> [Direction]
Both the line containing "Write the build123d" and the line containing "outer_radius = bore_radius + sheet" are to be reproduced exactly, along with every line between them, and nothing more.

> [Exercise material]
******************************

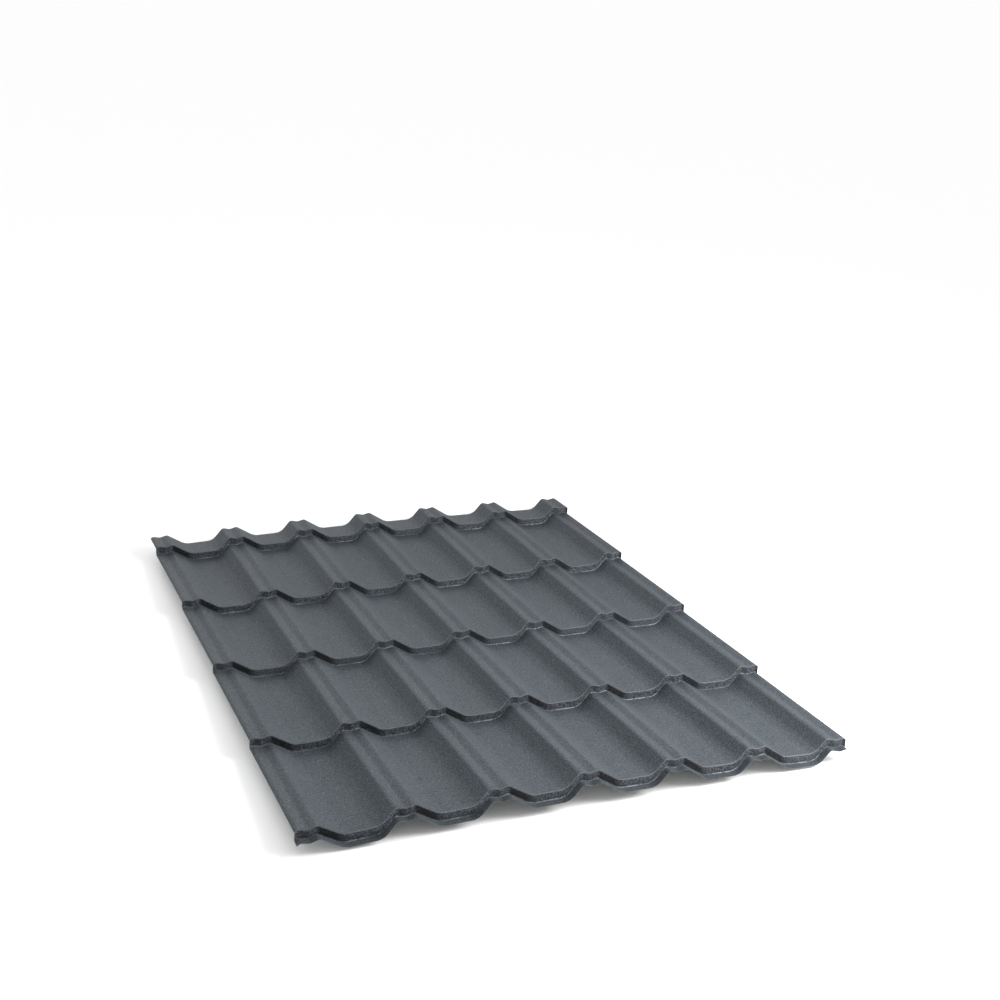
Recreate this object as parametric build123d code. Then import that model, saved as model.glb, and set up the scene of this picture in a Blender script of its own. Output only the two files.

******************************

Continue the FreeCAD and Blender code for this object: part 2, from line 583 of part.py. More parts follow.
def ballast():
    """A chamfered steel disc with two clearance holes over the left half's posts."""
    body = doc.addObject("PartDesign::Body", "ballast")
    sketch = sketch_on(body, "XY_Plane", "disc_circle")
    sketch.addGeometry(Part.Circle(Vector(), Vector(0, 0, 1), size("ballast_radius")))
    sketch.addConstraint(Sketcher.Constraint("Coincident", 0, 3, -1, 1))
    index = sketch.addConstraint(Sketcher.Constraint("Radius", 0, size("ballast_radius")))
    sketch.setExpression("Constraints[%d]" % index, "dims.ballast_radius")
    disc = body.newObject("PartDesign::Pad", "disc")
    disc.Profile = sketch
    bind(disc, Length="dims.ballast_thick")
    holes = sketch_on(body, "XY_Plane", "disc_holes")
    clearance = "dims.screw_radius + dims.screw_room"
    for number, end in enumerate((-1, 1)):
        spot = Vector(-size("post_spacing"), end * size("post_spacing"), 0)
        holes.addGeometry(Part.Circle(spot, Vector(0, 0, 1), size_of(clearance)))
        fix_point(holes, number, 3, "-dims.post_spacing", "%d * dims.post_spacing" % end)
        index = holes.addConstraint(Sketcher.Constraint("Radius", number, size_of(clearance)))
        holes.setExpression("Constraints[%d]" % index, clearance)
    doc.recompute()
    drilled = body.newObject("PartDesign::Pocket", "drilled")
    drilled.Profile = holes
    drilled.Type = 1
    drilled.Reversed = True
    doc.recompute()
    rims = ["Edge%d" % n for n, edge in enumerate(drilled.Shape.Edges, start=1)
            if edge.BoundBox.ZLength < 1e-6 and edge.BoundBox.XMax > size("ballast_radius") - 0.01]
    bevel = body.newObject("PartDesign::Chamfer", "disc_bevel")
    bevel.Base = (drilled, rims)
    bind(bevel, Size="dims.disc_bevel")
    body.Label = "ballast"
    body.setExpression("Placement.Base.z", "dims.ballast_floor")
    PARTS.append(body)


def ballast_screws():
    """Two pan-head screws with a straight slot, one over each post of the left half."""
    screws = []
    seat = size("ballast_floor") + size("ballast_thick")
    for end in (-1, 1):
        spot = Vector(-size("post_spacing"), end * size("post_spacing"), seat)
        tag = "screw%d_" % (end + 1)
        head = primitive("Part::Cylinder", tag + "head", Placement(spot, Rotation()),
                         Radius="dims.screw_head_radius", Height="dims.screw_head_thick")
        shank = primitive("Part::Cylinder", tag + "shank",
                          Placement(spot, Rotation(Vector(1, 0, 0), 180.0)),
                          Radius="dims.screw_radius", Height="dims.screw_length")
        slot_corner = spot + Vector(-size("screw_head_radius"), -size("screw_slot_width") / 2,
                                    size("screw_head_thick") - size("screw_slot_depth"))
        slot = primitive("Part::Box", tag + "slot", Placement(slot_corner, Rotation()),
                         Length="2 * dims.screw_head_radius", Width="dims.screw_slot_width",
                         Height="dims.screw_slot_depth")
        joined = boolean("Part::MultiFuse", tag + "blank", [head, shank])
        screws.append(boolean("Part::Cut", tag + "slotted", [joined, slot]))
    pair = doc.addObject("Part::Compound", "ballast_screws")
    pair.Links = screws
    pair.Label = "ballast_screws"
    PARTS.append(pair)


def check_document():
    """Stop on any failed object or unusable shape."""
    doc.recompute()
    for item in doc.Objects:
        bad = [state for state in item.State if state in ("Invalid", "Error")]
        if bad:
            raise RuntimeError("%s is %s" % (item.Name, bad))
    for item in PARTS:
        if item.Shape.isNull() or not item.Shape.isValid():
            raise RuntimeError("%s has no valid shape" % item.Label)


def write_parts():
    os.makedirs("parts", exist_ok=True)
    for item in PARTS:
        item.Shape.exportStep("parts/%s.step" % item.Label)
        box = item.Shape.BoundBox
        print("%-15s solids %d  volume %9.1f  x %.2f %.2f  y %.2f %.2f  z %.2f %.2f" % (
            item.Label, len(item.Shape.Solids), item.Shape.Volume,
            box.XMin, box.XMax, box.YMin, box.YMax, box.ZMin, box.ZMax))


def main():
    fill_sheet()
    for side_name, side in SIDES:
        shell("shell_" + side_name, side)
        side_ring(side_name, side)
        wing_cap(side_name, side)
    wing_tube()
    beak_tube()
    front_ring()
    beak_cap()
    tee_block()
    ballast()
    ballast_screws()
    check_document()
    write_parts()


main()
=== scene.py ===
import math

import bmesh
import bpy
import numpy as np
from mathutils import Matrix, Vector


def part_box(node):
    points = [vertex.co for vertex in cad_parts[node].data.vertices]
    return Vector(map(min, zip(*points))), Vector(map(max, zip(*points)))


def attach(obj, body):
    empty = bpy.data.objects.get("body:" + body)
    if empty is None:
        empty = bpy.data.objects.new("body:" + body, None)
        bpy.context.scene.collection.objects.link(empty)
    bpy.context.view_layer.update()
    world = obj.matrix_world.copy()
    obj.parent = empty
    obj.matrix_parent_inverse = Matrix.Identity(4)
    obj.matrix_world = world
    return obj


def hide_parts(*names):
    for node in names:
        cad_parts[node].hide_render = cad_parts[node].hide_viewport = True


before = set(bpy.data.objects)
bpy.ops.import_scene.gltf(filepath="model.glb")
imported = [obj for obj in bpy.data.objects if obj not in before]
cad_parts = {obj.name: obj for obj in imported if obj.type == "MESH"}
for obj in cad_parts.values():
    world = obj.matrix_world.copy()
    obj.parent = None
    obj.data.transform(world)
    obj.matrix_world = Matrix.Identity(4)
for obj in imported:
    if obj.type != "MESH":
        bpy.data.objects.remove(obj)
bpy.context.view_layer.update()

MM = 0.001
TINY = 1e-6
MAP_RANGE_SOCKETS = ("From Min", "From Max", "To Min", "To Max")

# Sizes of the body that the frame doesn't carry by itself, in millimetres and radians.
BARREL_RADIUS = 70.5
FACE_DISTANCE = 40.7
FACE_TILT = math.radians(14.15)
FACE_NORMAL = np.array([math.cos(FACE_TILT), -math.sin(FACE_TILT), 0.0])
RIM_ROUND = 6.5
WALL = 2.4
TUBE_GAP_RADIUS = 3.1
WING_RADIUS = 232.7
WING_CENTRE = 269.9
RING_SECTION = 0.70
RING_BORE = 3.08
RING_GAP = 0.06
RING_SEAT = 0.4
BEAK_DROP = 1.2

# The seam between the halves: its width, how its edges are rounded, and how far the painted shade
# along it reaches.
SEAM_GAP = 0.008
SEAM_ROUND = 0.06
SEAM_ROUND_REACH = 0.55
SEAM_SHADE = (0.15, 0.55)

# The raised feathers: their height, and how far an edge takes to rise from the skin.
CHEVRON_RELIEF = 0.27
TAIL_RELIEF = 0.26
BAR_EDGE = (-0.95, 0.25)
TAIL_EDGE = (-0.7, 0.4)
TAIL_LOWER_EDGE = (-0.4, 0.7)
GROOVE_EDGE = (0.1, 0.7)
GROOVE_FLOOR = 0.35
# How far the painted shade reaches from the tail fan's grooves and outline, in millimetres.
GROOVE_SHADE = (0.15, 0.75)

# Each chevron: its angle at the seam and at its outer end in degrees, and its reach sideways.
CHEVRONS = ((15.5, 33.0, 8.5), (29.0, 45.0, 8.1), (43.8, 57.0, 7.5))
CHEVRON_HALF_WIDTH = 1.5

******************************

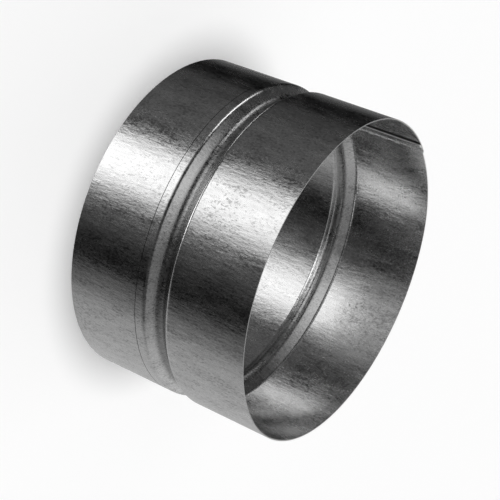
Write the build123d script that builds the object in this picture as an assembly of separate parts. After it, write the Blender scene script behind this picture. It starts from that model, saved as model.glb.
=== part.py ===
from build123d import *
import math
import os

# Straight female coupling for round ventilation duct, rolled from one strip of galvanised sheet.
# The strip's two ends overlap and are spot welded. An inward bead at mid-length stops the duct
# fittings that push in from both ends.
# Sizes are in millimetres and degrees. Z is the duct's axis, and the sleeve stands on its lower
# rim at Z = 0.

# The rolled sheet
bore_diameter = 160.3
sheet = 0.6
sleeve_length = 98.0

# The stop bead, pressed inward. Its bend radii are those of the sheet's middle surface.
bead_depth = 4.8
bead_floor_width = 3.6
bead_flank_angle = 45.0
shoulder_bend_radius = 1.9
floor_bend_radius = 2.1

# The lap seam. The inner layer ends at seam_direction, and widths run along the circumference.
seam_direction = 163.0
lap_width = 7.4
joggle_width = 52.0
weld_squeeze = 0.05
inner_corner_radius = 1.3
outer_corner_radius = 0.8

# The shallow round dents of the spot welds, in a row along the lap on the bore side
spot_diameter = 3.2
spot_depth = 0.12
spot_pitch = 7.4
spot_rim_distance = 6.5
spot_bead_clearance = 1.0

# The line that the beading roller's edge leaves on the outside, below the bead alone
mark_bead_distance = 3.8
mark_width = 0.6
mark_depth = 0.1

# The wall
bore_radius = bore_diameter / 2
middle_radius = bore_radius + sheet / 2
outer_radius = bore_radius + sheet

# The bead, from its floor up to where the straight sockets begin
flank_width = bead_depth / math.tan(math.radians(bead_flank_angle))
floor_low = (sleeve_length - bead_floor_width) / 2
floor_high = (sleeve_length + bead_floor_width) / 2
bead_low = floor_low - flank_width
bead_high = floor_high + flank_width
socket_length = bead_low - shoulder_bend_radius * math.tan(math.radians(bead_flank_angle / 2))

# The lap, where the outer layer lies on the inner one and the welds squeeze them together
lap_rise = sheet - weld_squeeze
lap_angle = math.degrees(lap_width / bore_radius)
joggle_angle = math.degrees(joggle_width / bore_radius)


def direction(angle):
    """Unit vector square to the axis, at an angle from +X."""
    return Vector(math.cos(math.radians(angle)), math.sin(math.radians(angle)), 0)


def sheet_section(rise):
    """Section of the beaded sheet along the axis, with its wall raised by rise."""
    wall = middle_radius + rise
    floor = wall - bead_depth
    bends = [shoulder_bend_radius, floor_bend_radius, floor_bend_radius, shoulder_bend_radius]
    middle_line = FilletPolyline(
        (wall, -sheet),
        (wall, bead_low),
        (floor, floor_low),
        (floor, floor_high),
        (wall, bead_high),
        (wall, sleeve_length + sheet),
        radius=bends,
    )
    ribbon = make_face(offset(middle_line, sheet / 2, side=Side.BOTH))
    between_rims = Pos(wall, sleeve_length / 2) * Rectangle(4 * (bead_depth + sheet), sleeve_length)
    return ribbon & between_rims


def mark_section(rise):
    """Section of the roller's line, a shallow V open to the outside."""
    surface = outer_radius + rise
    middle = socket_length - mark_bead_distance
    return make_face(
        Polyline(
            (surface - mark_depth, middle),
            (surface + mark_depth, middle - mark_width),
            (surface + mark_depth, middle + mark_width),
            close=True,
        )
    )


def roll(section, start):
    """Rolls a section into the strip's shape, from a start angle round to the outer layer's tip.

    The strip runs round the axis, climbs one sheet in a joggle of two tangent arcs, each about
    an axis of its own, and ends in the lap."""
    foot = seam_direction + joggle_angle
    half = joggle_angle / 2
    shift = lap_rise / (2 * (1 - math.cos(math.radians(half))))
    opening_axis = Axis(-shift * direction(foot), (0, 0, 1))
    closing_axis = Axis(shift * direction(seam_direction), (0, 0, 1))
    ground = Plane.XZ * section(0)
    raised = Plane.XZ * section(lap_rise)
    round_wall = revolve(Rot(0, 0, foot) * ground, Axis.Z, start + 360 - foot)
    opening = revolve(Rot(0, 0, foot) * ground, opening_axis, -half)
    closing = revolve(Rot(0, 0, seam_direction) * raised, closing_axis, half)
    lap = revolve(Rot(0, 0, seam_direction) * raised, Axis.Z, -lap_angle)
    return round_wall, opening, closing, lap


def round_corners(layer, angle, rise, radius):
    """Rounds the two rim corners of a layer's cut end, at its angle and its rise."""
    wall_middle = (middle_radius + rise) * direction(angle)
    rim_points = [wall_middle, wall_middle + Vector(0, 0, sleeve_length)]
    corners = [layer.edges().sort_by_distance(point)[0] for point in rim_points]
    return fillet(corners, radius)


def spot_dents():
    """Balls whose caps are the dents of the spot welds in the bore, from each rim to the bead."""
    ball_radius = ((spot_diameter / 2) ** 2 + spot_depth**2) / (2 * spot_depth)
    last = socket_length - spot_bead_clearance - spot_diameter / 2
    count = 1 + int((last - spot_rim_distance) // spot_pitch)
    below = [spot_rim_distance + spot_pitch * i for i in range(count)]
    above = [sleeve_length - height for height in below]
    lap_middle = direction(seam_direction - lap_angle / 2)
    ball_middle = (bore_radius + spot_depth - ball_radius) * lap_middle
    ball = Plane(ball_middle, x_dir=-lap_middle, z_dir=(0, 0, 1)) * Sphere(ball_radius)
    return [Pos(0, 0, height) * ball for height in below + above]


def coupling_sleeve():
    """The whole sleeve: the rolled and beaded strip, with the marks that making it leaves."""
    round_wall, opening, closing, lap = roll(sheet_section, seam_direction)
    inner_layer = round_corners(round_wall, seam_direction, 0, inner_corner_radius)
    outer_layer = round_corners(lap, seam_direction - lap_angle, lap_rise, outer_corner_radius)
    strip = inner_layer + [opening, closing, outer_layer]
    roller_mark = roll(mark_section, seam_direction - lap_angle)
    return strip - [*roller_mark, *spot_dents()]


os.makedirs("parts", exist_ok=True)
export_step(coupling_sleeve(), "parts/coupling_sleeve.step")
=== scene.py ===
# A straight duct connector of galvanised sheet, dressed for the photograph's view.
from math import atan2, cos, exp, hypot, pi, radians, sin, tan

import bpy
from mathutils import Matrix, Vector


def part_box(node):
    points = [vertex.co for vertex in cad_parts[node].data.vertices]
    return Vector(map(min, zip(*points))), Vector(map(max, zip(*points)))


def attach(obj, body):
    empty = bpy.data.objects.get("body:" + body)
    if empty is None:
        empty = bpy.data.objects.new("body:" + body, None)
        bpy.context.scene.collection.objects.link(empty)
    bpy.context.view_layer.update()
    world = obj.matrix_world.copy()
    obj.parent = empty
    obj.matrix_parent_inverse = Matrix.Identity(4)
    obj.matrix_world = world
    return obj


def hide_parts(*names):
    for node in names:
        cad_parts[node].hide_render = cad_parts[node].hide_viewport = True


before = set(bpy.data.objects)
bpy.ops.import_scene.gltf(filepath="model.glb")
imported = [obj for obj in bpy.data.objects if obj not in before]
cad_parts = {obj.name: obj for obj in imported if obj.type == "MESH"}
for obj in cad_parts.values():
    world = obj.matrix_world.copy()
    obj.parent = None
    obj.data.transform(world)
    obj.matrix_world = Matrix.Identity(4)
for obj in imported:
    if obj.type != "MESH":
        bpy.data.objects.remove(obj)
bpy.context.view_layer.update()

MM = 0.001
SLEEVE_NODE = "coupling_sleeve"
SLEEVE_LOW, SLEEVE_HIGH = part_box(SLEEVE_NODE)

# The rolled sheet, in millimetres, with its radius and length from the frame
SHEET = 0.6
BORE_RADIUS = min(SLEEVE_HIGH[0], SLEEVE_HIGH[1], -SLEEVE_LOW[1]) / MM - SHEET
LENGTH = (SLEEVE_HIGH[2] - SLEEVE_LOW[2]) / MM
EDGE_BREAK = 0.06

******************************

> [Task solution]
Write the build123d script that builds the object in this picture as an assembly of separate parts. After it, write the Blender scene script behind this picture. It starts from that model, saved as model.glb.
=== part.py ===
from build123d import *
import math
import os

# Straight female coupling for round ventilation duct, rolled from one strip of galvanised sheet.
# The strip's two ends overlap and are spot welded. An inward bead at mid-length stops the duct
# fittings that push in from both ends.
# Sizes are in millimetres and degrees. Z is the duct's axis, and the sleeve stands on its lower
# rim at Z = 0.

# The rolled sheet
bore_diameter = 160.3
sheet = 0.6
sleeve_length = 98.0

# The stop bead, pressed inward. Its bend radii are those of the sheet's middle surface.
bead_depth = 4.8
bead_floor_width = 3.6
bead_flank_angle = 45.0
shoulder_bend_radius = 1.9
floor_bend_radius = 2.1

# The lap seam. The inner layer ends at seam_direction, and widths run along the circumference.
seam_direction = 163.0
lap_width = 7.4
joggle_width = 52.0
weld_squeeze = 0.05
inner_corner_radius = 1.3
outer_corner_radius = 0.8

# The shallow round dents of the spot welds, in a row along the lap on the bore side
spot_diameter = 3.2
spot_depth = 0.12
spot_pitch = 7.4
spot_rim_distance = 6.5
spot_bead_clearance = 1.0

# The line that the beading roller's edge leaves on the outside, below the bead alone
mark_bead_distance = 3.8
mark_width = 0.6
mark_depth = 0.1

# The wall
bore_radius = bore_diameter / 2
middle_radius = bore_radius + sheet / 2
outer_radius = bore_radius + sheet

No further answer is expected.